### Exercise prompt:
The first line to copy is the one with "return nodes"; the last is the one with "obj.matrix_world = world". Copy each line in that range exactly, leaving out all others.
___
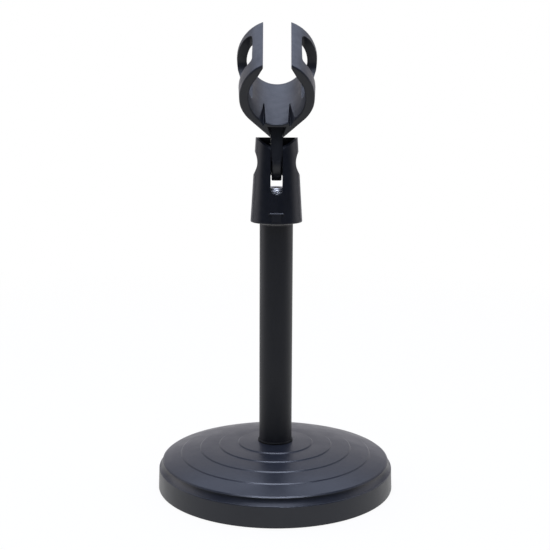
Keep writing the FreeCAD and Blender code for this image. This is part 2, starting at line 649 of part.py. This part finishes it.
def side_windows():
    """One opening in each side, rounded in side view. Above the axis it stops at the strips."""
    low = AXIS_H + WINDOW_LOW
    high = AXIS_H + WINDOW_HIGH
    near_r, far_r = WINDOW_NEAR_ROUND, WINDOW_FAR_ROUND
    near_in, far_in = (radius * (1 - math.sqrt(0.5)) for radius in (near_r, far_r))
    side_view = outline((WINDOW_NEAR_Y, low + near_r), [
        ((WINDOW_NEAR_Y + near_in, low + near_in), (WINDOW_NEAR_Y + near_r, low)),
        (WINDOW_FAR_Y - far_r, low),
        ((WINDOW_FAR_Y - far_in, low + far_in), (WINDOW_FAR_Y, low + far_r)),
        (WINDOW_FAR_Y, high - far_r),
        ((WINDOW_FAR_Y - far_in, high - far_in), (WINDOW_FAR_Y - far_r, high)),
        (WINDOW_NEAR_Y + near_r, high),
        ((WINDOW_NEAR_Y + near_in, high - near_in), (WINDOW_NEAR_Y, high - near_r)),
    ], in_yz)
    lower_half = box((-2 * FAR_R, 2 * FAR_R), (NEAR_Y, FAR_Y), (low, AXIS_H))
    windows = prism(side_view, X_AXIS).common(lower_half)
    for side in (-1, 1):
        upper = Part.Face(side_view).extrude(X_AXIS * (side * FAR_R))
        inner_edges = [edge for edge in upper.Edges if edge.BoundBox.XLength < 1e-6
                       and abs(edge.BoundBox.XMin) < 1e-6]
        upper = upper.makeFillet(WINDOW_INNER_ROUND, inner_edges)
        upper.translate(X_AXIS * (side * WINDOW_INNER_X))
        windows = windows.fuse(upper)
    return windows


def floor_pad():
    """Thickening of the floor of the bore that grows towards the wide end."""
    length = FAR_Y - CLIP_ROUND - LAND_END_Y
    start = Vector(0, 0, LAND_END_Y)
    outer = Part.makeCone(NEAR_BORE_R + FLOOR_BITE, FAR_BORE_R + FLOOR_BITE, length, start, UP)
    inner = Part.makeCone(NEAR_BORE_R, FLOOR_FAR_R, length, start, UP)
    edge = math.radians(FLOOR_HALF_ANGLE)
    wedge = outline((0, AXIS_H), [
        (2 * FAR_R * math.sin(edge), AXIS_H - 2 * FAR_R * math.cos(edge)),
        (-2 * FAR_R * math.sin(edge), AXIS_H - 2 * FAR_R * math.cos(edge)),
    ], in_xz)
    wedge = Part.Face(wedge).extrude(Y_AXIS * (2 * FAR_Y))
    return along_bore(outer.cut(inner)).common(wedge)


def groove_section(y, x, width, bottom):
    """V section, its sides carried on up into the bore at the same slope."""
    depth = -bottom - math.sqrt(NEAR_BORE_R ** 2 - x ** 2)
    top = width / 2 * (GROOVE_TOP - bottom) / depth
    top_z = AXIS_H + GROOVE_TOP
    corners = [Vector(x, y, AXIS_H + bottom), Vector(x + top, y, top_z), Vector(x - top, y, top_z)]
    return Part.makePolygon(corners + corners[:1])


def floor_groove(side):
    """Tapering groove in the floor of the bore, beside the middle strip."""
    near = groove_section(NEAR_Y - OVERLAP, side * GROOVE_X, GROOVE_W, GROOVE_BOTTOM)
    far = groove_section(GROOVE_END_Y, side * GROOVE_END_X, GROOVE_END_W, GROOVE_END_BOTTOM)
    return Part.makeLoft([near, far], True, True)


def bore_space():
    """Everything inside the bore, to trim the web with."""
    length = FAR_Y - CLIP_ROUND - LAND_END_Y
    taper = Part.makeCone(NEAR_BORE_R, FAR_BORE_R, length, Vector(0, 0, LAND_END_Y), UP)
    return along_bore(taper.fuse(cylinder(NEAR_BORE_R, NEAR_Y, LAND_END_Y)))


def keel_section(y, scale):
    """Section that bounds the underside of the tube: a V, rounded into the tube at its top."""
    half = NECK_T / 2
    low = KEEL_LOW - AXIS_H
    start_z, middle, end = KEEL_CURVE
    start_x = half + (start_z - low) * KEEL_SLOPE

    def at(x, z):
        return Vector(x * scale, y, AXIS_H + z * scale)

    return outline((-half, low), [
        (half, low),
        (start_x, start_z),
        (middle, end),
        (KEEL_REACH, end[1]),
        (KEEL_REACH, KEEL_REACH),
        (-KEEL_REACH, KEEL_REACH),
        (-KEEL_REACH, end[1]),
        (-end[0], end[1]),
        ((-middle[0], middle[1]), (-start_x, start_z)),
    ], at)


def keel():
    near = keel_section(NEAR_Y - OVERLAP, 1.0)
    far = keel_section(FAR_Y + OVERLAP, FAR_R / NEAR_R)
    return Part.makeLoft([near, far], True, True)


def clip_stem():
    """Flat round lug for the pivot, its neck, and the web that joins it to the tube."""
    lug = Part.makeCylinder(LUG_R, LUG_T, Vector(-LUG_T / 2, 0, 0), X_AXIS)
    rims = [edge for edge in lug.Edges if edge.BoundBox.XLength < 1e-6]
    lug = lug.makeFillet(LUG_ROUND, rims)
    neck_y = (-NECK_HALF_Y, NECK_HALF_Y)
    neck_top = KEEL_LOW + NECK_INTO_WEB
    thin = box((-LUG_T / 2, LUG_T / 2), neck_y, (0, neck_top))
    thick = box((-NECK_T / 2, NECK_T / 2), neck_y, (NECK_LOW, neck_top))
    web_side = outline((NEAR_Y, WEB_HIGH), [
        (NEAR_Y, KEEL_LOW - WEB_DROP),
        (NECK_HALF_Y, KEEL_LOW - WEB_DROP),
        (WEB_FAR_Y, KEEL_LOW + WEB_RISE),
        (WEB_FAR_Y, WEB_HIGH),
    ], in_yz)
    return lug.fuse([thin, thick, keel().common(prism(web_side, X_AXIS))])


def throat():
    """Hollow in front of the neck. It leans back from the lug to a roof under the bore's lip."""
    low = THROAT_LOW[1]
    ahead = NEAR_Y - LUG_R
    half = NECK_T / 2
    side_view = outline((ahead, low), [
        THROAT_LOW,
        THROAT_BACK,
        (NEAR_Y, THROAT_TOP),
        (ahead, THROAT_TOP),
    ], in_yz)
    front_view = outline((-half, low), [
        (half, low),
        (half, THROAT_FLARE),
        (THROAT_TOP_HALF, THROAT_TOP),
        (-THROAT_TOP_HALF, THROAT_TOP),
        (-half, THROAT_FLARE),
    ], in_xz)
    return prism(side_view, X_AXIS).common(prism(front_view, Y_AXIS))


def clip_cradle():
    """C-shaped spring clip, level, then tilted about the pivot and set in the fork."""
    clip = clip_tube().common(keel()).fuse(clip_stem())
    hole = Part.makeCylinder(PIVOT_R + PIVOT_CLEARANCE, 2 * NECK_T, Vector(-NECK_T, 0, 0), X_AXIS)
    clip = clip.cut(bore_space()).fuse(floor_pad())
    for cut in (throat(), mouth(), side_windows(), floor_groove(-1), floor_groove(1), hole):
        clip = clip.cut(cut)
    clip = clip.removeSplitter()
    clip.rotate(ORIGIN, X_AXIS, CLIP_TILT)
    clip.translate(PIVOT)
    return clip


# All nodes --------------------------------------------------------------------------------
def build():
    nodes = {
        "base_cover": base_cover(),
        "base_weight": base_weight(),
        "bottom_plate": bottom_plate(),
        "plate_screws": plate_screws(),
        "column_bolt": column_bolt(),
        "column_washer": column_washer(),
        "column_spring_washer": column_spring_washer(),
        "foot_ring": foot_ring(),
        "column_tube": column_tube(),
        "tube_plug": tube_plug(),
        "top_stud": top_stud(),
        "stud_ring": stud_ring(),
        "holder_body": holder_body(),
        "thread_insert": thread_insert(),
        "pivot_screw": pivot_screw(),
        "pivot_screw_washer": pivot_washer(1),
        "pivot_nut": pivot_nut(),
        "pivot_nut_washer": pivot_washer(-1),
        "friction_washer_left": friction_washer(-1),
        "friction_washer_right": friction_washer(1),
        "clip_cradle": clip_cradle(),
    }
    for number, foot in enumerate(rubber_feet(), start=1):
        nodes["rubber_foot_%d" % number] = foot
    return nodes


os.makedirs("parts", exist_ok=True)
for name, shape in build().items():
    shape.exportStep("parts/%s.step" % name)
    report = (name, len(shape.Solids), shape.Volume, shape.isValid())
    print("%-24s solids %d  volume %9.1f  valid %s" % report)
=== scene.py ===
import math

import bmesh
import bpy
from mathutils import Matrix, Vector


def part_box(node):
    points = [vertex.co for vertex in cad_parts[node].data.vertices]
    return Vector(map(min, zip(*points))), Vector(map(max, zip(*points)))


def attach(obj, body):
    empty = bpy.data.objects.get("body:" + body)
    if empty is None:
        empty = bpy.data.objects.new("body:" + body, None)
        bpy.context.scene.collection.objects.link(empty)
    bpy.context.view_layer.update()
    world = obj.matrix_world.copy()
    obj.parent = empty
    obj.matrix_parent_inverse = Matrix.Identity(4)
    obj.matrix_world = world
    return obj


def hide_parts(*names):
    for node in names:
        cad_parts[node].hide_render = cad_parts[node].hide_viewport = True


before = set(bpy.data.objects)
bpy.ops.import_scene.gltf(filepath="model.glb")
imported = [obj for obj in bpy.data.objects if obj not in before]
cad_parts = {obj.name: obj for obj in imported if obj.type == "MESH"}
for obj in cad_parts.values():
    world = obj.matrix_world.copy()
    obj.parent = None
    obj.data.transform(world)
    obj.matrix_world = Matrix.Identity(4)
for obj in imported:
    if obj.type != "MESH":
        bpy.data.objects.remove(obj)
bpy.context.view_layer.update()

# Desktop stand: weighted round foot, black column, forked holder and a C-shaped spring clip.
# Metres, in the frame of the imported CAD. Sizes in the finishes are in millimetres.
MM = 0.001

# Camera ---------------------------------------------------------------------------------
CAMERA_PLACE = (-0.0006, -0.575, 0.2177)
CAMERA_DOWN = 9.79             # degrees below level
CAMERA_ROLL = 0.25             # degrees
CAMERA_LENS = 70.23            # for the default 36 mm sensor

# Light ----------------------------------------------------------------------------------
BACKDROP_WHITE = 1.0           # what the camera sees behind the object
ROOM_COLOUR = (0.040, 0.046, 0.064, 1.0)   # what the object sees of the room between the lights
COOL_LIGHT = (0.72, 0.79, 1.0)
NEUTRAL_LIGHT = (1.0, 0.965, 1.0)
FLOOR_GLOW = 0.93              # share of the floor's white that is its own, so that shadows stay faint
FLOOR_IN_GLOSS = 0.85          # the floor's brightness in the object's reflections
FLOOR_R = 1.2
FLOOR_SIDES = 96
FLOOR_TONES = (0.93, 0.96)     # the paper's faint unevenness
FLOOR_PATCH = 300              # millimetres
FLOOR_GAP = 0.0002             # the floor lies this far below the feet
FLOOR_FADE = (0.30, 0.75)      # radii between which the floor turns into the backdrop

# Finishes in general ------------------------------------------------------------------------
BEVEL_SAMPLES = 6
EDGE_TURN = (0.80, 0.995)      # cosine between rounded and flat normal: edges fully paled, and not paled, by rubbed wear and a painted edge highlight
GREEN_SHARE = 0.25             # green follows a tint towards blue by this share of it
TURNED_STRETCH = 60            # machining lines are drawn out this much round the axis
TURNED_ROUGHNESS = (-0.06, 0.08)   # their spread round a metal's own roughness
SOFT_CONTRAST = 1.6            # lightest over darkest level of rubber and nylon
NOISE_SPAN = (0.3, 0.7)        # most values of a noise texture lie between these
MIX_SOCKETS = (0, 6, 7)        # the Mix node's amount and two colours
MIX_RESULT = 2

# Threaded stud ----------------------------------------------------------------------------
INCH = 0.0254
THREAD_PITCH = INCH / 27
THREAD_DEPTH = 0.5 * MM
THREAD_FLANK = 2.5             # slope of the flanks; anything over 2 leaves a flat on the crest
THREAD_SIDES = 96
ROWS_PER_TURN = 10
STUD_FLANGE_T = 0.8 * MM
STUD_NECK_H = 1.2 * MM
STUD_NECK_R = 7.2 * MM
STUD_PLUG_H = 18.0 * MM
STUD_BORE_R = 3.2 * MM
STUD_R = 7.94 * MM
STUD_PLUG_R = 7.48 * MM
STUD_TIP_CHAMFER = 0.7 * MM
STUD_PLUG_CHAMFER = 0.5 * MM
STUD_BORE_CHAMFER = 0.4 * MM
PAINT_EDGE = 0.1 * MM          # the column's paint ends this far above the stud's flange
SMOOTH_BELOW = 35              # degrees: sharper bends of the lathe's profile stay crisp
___
### The answer:
    return nodes


os.makedirs("parts", exist_ok=True)
for name, shape in build().items():
    shape.exportStep("parts/%s.step" % name)
    report = (name, len(shape.Solids), shape.Volume, shape.isValid())
    print("%-24s solids %d  volume %9.1f  valid %s" % report)
=== scene.py ===
import math

import bmesh
import bpy
from mathutils import Matrix, Vector


def part_box(node):
    points = [vertex.co for vertex in cad_parts[node].data.vertices]
    return Vector(map(min, zip(*points))), Vector(map(max, zip(*points)))


def attach(obj, body):
    empty = bpy.data.objects.get("body:" + body)
    if empty is None:
        empty = bpy.data.objects.new("body:" + body, None)
        bpy.context.scene.collection.objects.link(empty)
    bpy.context.view_layer.update()
    world = obj.matrix_world.copy()
    obj.parent = empty
    obj.matrix_parent_inverse = Matrix.Identity(4)
    obj.matrix_world = world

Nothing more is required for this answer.